The average annual revenue of a company over 11 consecutive years is Rs 69 lakhs. The average for the first 6 years is Rs 64 lakhs, and the average for the last 6 years is Rs 76 lakhs. What is the revenue (in Rs lakhs) for the 6th year?

Introduction / Context:
This question deals with averages over overlapping time periods. The company's average revenue over 11 years is known, as well as the averages for the first 6 and the last 6 years. Notice that the 6th year is included in both the first 6 and the last 6. We are asked to compute the revenue for this overlapping year. Solving this requires writing sums in terms of yearly revenues and using the fact that the 6th year is counted twice when adding the two 6 year totals.

Given Data / Assumptions:

• Average revenue for 11 years = Rs 69 lakhs per year.
• Average revenue for the first 6 years = Rs 64 lakhs per year.
• Average revenue for the last 6 years = Rs 76 lakhs per year.
• Years are consecutive and the 6th year belongs to both first 6 and last 6 years.
• We must find revenue in the 6th year, call it X lakhs.

Concept / Approach:
First, convert each average into a total revenue.
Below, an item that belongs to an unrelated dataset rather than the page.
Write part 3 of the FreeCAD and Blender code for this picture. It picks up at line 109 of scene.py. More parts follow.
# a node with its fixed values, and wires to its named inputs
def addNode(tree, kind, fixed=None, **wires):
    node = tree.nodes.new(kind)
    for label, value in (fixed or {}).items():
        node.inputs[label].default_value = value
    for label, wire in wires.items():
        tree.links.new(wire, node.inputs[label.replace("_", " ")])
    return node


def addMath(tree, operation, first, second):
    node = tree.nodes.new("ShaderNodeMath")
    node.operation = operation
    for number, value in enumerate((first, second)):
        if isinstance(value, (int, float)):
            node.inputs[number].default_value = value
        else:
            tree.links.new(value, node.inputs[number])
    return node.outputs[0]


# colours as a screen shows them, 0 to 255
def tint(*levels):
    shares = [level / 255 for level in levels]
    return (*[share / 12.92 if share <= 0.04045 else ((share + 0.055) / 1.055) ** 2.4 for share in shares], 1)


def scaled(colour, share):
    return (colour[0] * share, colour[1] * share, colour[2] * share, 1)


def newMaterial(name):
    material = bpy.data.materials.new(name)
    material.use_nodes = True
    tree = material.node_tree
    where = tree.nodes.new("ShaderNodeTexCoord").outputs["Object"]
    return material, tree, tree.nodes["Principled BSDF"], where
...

Let the revenues for the 11 years be R1, R2, ..., R11. The total for the first 6 years is R1 + R2 + R3 + R4 + R5 + R6, and the total for the last 6 years is R6 + R7 + R8 + R9 + R10 + R11. Adding these two totals counts R6 twice, while all other years are counted once. On the other hand, the total revenue for all 11 years is given by 11 * 69. Using these relationships, we can solve for R6.

Step-by-Step Solution:
Step 1: Let total revenue for all 11 years be T. T = 11 * 69 = 759 lakhs. Step 2: Compute total for the first 6 years. Sum of first 6 years = 6 * 64 = 384 lakhs. Denote this as S1_6 = R1 + R2 + R3 + R4 + R5 + R6. Step 3: Compute total for the last 6 years. Sum of last 6 years = 6 * 76 = 456 lakhs. Denote this as S6_11 = R6 + R7 + R8 + R9 + R10 + R11. Step 4: Add S1_6 and S6_11. S1_6 + S6_11 = (R1 + R2 + R3 + R4 + R5 + R6) + (R6 + R7 + R8 + R9 + R10 + R11). This equals (R1 + R2 + R3 + R4 + R5 + R7 + R8 + R9 + R10 + R11) + 2R6. But R1 + R2 + ... + R11 = T, so S1_6 + S6_11 = T + R6. Step 5: Use the numerical values. Left side S1_6 + S6_11 = 384 + 456 = 840. Right side is T + R6 = 759 + X. So 840 = 759 + X. Step 6: Solve for X. X = 840 − 759 = 81.
Verification / Alternative check:
If R6 = 81, we can confirm that all averages match. Total for first 6 years is 384; total for last 6 years is 456. Adding gives 840, which equals T + 81, so T = 759. Overall average = 759 / 11 = 69 lakhs per year, as given.
Why Other Options Are Wrong:
Values like 77, 79, 83 or 75 would not satisfy the equation 384 + 456 = 759 + X. Each of these alternatives would lead to a total T different from 759, and hence to a different overall average than 69 lakhs.
Common Pitfalls:
A common mistake is to think that the 6th year's revenue is simply the difference between the two averages 76 and 64, which is not correct. Another error is to forget that the 6th year appears in both 6 year averages, leading to miscounting in the equations.
Final Answer:
The revenue for the 6th year is Rs 81 lakhs.